The most intuitive definition of risk, by contrast, is the chance that you won't be able to meet your financial goals and obligations or that you'll have to recalibrate your goals because your investment kitty came up short.
Through that lens, risk should be the real worry for investors; volatility, not so much. A real risk? Having to move in with your kids because you don't have enough money to live on your own. Volatility? Noise on the evening news, and maybe a frosty cocktail on the night the market drops 800 points.
However, it's easy to see how the two terms have become conflated. If you have a short time horizon and you're in a volatile investment, what might be merely volatile for another person is downright risky for you. That's because there's a real risk that you could have to sell out and realize a loss when your investment is at a low ebb.
On the flip side, some of the most volatile investments (namely, stocks) may not be all that risky for you if they help you reach your long-term financial goals. And it's possible to completely avoid volatile investments but come up short in the end because your safe investments only generated small returns. You were paying too much attention to the short-term noise and missed the big kahuna of risks in the process.
So, how can investors focus on risk while putting volatility in its place? The first step is to know that volatility is inevitable, and if you have a long enough time horizon, you'll be able to harness it for your own benefit. Using a dollar-cost averaging program--buying shares at regular intervals, as in a 401(k) plan--can help ensure that you're buying securities in a variety of market environments, whether it feels good or not.
Diversifying your portfolio among different asset classes and investment styles can also go a long way toward muting the volatility of an investment that's volatile on a stand-alone basis. That can make your portfolio less volatile and easier to live with. Over the past several decades, for example, high-quality bonds, especially government bonds, have had a very low correlation with stocks. That suggests you don’t have to venture into arcane investments like private equities or managed futures to obtain diversification; holding the bulk of your long-term portfolio in plain-vanilla stocks and bonds will be just fine.
It also helps to articulate your real risks: your financial goals and the possibility of falling short of them. For most of us, a comfortable retirement is a key goal; the corresponding risk is that we'll come up short and not have enough money to live the lifestyle we'd like to live. For people with kids, paying for college is a goal, but the risk is that you won't save enough and your child will have to turn to alternate sources of financing for school. By identifying goals and risks one by one, you can prioritize them and also troubleshoot what you would do if you fell short of one of your goals.
Also give some thought to what's an appropriate stock/bond/cash mix for each of those goals/risks. Morningstar's Lifetime Allocation indexes or good-quality target-date funds can help you benchmark your retirement asset allocation.

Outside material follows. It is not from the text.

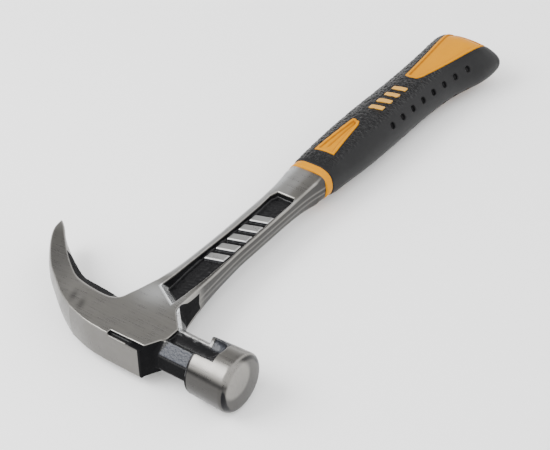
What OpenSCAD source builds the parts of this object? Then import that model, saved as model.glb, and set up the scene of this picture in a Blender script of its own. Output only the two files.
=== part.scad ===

If you have shorter- or intermediate-term goals, a more conservative asset allocation will be appropriate.
Finally, plan to keep money you need for near-term expenses out of the volatility mix altogether. I am a big fan of creating separate "buckets" of a portfolio and, in particular, a bucket for any cash the investor expects to need within the next couple of years. By carving out a piece of your portfolio that's sacrosanct and not subject to volatility or risk, you can more readily tolerate fluctuations in the long-term component of your portfolio.